As a first grade teacher I am always worried that I am pushing too hard or not enough in terms of what my students can do on the computer. This matrix is a great guide to as to what areas I should push a little more for my students to do and what area should I either fall back on and provide more opportunities for practice. I like the Kidspiration idea for webbing concepts.

Chris Boulanger's picture
Chris Boulanger
Fourth Grade Math and Science

I love that you created a matrix for this. Teachers are slowly realizing that it is becoming an added responsibility to make sure our students are not only fluent readers and mathematicians but also fluent technologically. I liked the inclusion of privacy settings as a skill on there, and introducing it at an early age. The only thing that I would add would be Word processing software and spreadsheet software. As a math and science teacher I use both and spend quite a bit of time teaching them the ins and outs and how to navigate around.

Jenny Carlson's picture

Mary Beth, thank you for this matrix!
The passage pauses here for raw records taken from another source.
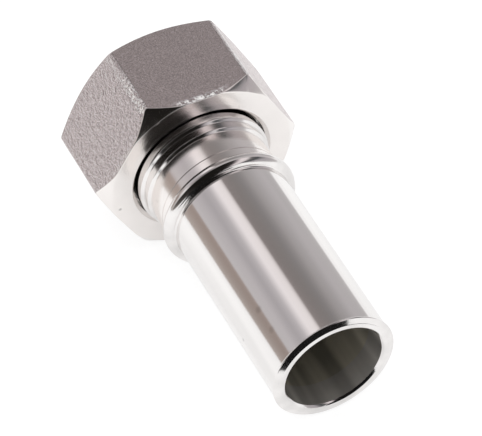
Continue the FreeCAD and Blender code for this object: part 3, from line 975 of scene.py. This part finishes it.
world = bpy.data.worlds.new("White room")
bpy.context.scene.world = world
world.use_nodes = True
world_tree = world.node_tree
rays = add(world_tree, "ShaderNodeLightPath")
seen = add(world_tree, "ShaderNodeMath", operation="MAXIMUM")
seen_too = add(world_tree, "ShaderNodeMath", operation="MAXIMUM")
level = add(world_tree, "ShaderNodeMapRange")
level.inputs["To Min"].default_value = 0.9
level.inputs["To Max"].default_value = 1.0
world_tree.links.new(rays.outputs["Is Camera Ray"], seen.inputs[0])
world_tree.links.new(rays.outputs["Is Glossy Ray"], seen.inputs[1])
world_tree.links.new(seen.outputs["Value"], seen_too.inputs[0])
world_tree.links.new(rays.outputs["Is Transmission Ray"], seen_too.inputs[1])
world_tree.links.new(seen_too.outputs["Value"], level.inputs["Value"])
world_tree.links.new(level.outputs["Result"], world_tree.nodes["Background"].inputs["Strength"])
world_tree.nodes["Background"].inputs["Color"].default_value = (1, 1, 1, 1)
print("lamp", key.name, "in", world.name)

# %% [markdown]
# The table glows by itself, and only a part of its white is paint that can take a shadow. The
# camera sees a smaller part of paint than the metal does, because the photograph shows a faint
# shadow, while the steel mirrors a deeper one.

# %% White table
def white_floor():
    bm = bmesh.new()
    bmesh.ops.create_grid(bm, x_segments=1, y_segments=1, size=3.0)
    mesh = bpy.data.meshes.new("floor")
    bm.to_mesh(mesh)
    bm.free()
    material, tree, shader = new_material("White table")
    link = tree.links.new
    paths = add(tree, "ShaderNodeLightPath")
    paper = add(tree, "ShaderNodeMapRange")
    paper.inputs["To Min"].default_value = 0.45
    paper.inputs["To Max"].default_value = 0.25
    shine = add(tree, "ShaderNodeMapRange")
    shine.inputs["To Min"].default_value = 0.55
    shine.inputs["To Max"].default_value = 0.82
    link(paths.outputs["Is Camera Ray"], paper.inputs["Value"])
    link(paths.outputs["Is Camera Ray"], shine.inputs["Value"])
    grey = add(tree, "ShaderNodeCombineColor")
    for channel in ("Red", "Green", "Blue"):
        link(paper.outputs["Result"], grey.inputs[channel])
    link(grey.outputs["Color"], shader.inputs["Base Color"])
    link(shine.outputs["Result"], shader.inputs["Emission Strength"])
    shader.inputs["Roughness"].default_value = 1.0
    shader.inputs["Specular IOR Level"].default_value = 0.0
    shader.inputs["Emission Color"].default_value = (1, 1, 1, 1)
    mesh.materials.append(material)
    piece = bpy.data.objects.new("floor", mesh)
    bpy.context.scene.collection.objects.link(piece)
    print(piece.name, "with", material.name)


white_floor()
bpy.context.scene.view_settings.view_transform = "Standard"
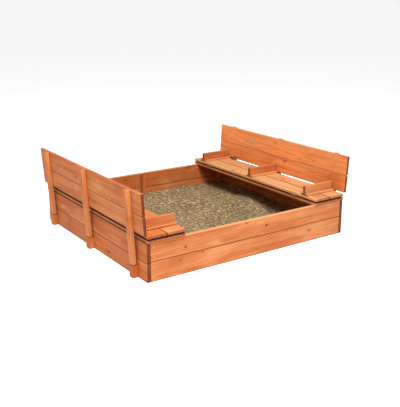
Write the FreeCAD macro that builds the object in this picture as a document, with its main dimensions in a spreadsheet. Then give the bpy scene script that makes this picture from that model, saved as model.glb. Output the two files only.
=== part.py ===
"""Wooden sandbox whose two folding half covers turn into benches with backrests.

Millimetres, +Z up, origin on the ground under the middle of the box. The object is drawn open, with both
benches up. It repeats itself when it is turned half a turn about the vertical, so every piece is drawn once,
for the +X bench and the front wall, and turned for its twin.
"""
import FreeCAD, Part
import os
import Sketcher

DIMENSIONS = (
    ("box_length", 1232),        # outside of the box along X
    ("box_width", 1136),         # outside of the box along Y
    ("wall_thick", 20),
    ("wall_tall", 191),
    ("long_wall_low", 98),       # height of the lower plank of the front and back walls
    ("side_wall_low", 94),       # height of the lower plank of the side walls
    ("wall_seam", 1),            # gap between the lower and the upper wall plank
    ("post_side", 35),
    ("post_clear", 2),           # posts stop this short of the ground and of the wall top
    ("mid_post_wide", 20),
    ("mid_post_deep", 40),
    ("mid_post_shift", 10),      # middle posts off the middle of the box, each to its own left from inside
    ("mid_post_drop", 15),       # the front middle post stops this far below the others
    ("plank_wide", 98),
    ("plank_gap", 3),
    ("plank_long", 1150),
    ("cover_thick", 15),         # planks that stay on the wall tops
    ("fold_thick", 14.6),        # planks that fold, thinner so that they close flush
    ("cover_inset", 5),          # cover planks stop this far inside the outside of the side walls
    ("seat_gap", 4),             # between cover and seat planks when closed
    ("seat_rise", 2.5),          # hinge axis above the wood face that its leaf lies on
    ("back_gap", 5),             # between seat and backrest planks when closed
    ("back_offset", 3),          # hinge axis to the inner face of the backrest
    ("back_lean", 3.6),          # degrees, backrest leans outwards
    ("back_seam_drop", 6),       # lower backrest plank narrower, and upper one wider, than the others
    ("batten_wide", 34),
    ("batten_thick", 22),
    ("batten_tail", 164),        # batten below the backrest hinge axis
    ("batten_spacing", 466),
    ("block_deep", 28),
    ("block_tall", 62),
    ("divider_spacing", 478),
    ("divider_inset", 1),        # divider end to the inner edge of the seat
    ("cleat_wide", 52),
    ("cleat_thick", 10),
    ("divider_thick", 18),
    ("divider_tall", 42),
    ("hinge_long", 44),
    ("hinge_spacing", 402),
    ("leaf_reach", 19),          # hinge axis to the far edge of a leaf
    ("leaf_thick", 1.6),
    ("leaf_corner", 3),
    ("barrel_radius", 2.5),
    ("barrel_clear", 0.4),
    ("pin_radius", 1.25),
    ("pin_clear", 0.05),
    ("liner_thick", 1),
    ("sand_deep", 51),
    ("filling_clear", 1),        # liner and sand stay this far off the walls
    ("plank_round", 1.2),
    ("batten_round", 4),
    ("post_round", 2),
    ("wood_screw_radius", 2),
    ("wood_head_radius", 4),
    ("hinge_screw_radius", 1.5),
    ("hinge_head_radius", 3),
    ("screw_clear", 0.15),       # hole wider than the screw, on the radius
    ("head_sunk", 0.3),          # screw head below the face
    ("long_wall_spread", 24),    # screws above and below the middle of a plank, front and back
    ("side_wall_spread", 12),    # the same on the side walls, clear of the others inside the posts
    ("cover_spread", 30),        # screws either side of the middle of a cover plank
    ("cover_spacing", 280),      # screws along the outer cover plank
    ("cover_edge", 10),          # and how far they are from its edge
    ("seat_spread", 32),
    ("cleat_spread", 17),
    ("back_spread", 28),
    ("batten_spread", 8),
    ("leaf_spread", 13),
    ("block_screw_low", 17),
    ("block_screw_high", 41),
    ("slot_wide", 0.9),          # cross slot of a screw head
    ("slot_deep", 1),
    ("slot_reach", 0.6),         # share of the head's radius that the slot reaches to
    ("wall_screw_long", 45),
    ("cover_screw_long", 38),
    ("cleat_screw_long", 22),
    ("divider_screw_long", 50),
    ("batten_screw_long", 30),
    ("hinge_screw_long", 12),
    ("overshoot", 1),            # how far cutting and joining solids run past what they cut or join
)
KNUCKLES = 5
UP = FreeCAD.Vector(0, 0, 1)
HALF_TURN = FreeCAD.Rotation(UP, 180)
SECTION_PLANE = {"x": "YZ_Plane", "y": "XZ_Plane", "z": "XY_Plane"}
NORMAL = {"x": FreeCAD.Vector(1, 0, 0), "y": FreeCAD.Vector(0, -1, 0), "z": UP}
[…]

I've recently accepted a Instructional Lab teaching position for preK-5th grades that will be based partly in the computer lab and partly in the science lab to work on math and science skills. I've been working on my Masters degree for Educational Technology but have not yet had the chance to figure out which skills go with which grades- this matrix gives me an excellent starting point. My students are also extremely low-income so the lack of computers and Internet access is similar. It's very helpful to see how the specific skills stack up as the grades progress- makes planning activities much simpler!

Sara's picture

I am moving grade levels this year and will be teaching first grade for the first time. I agree, this matrix will be a great guide for me next year especially! Thanks for making it and sharing with us Mary Beth!